Na prática, entretanto, só muito depois que as florestas começaram a ser exploradas de maneira predatória é que surgiu, em São Paulo, o nome de Navarro de Andrade, com o mérito de ter iniciado os reflorestamentos de grande escala, especificamente planejados para fornecer matéria prima florestal para as indústrias de celulose e para a Companhia Paulista de Estradas de Ferro. Anos depois veio, no plano federal, Luís Simões Lopes, que, em 1937, concretizou os antigos planos e recomendações de botânicos, geólogos e geógrafos tais como Alberto Loefgren, José Hubmeyer e o Barão Homem de Mello, criando o Parque de Itatiaia, que foi o primeiro parque nacional do Brasil. Apesar do grande merecimento desses homens, seu esforço não foi bem compreendido e ficou quase isolado, não chegando a lançar no país as bases de uma verdadeira política de utilização racional dos recursos naturais renováveis, baseada em princípios conservacionistas e numa silvicultura desenvolvida de acordo com as condições brasileiras, seja no tocante à geologia, clima e botânica, seja no que diz respeito aos aspectos econômicos, fundiários e sociais.

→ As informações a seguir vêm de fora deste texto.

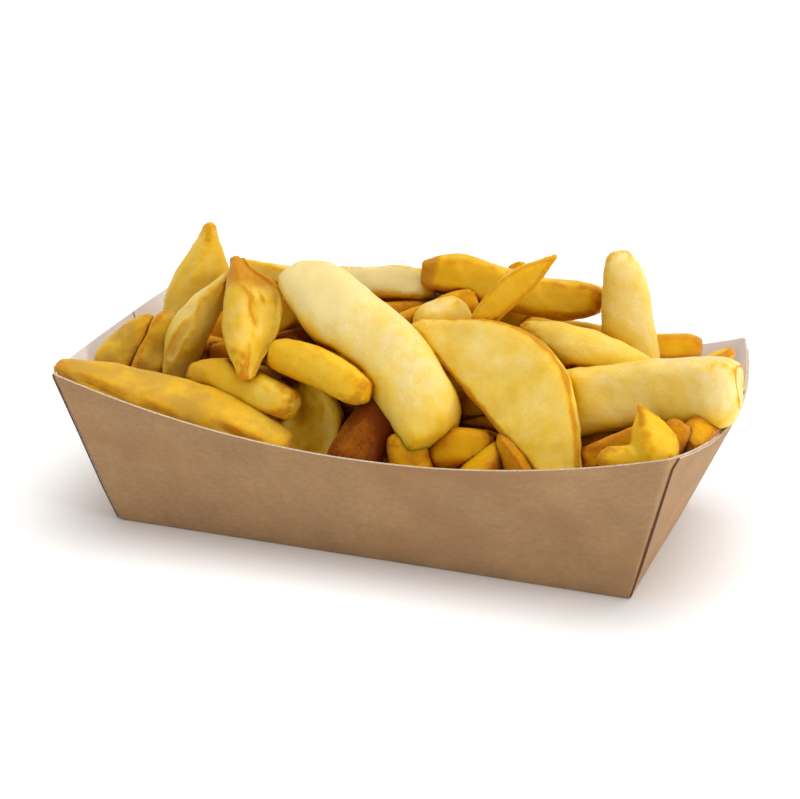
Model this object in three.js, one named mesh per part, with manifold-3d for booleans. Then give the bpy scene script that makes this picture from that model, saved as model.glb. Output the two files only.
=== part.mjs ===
// French fries heaped in an open tray folded from one sheet of board.
// Millimetres, +Z up. The origin is the middle of the tray's underside, X runs along the tray.
import * as THREE from "three";
import { mergeVertices } from "three/addons/utils/BufferGeometryUtils.js";
import Module from "manifold-3d";

// The tray: half sizes at the base and at the rim's corners, before the walls bow.
const boardThickness = 0.7;
const baseHalfLength = 78;
const baseHalfWidth = 36;
const rimHalfLength = 90;
const rimHalfWidth = 52;
const trayHeight = 50;
const longRimDip = 14; // the rims run down in a curve towards the middle of each wall
const longWallBow = 2.5; // and the walls lean out there
const endRimDip = 5;
const endWallBow = 9;
const tabLength = 34; // the long walls' tabs, glued inside the end panels
const foldSize = 1.8; // how far the rounding of a fold reaches along each wall
const panelInset = 3; // the end panels' cut edges stand back from the rim's corners
const panelCorner = 5; // and their top corners are cut off
const panelDrop = 0.4; // their rims lie this much below the tabs' rims
const glueOverlap = 0.2; // glued sheets share this much, so that the tray is one body
const longWallSteps = 16;
const endWallSteps = 12;

// The heap: a core that fills the tray's lower part, and the fries fused on it.
const coreGap = 0.6; // between the core and the board
const coreLevels = [
  // height over its underside, half length and half width
  [0, 66, 27],
  [4, 73, 33],
  [18, 75, 35],
  [28, 70, 31],
  [36, 56, 20],
];
const coreSides = 24;
const coreSquareness = 4;

// A fry's section goes once round it, in halves of its width and thickness.
const squareSection = [
  [1, 0.45], [0.55, 1], [-0.55, 1], [-1, 0.45],
  [-1, -0.45], [-0.55, -1], [0.55, -1], [1, -0.45],
];
const ridgeSection = [
  [1, -0.45], [0.6, 0.4], [0.15, 1], [-0.35, 0.95],
  [-0.85, 0.1], [-1, -0.55], [-0.6, -1], [0.65, -1],
];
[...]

Um passo importante para o estabelecimento de uma economia florestal-madeireira compatível com o potencial do Brasil foi dado em 1967, com a criação do Instituto Brasileiro de Desenvolvimento Florestal, concretizando os trabalhos de um grupo interministerial do qual participei, na qualidade de coordenador e relator, por indicação do então ministro Roberto Campos.

A criação desse instituto foi um passo importante para a solução do conflito institucional que existia entre os conservacionistas, do Departamento de Recursos Naturais Renováveis do Ministério da Agricultura, e os madeireiros, apoiados pelo Instituto Nacional do Pinho. Mas foi insuficiente, como bem demonstra a progressiva devastação da Amazônia.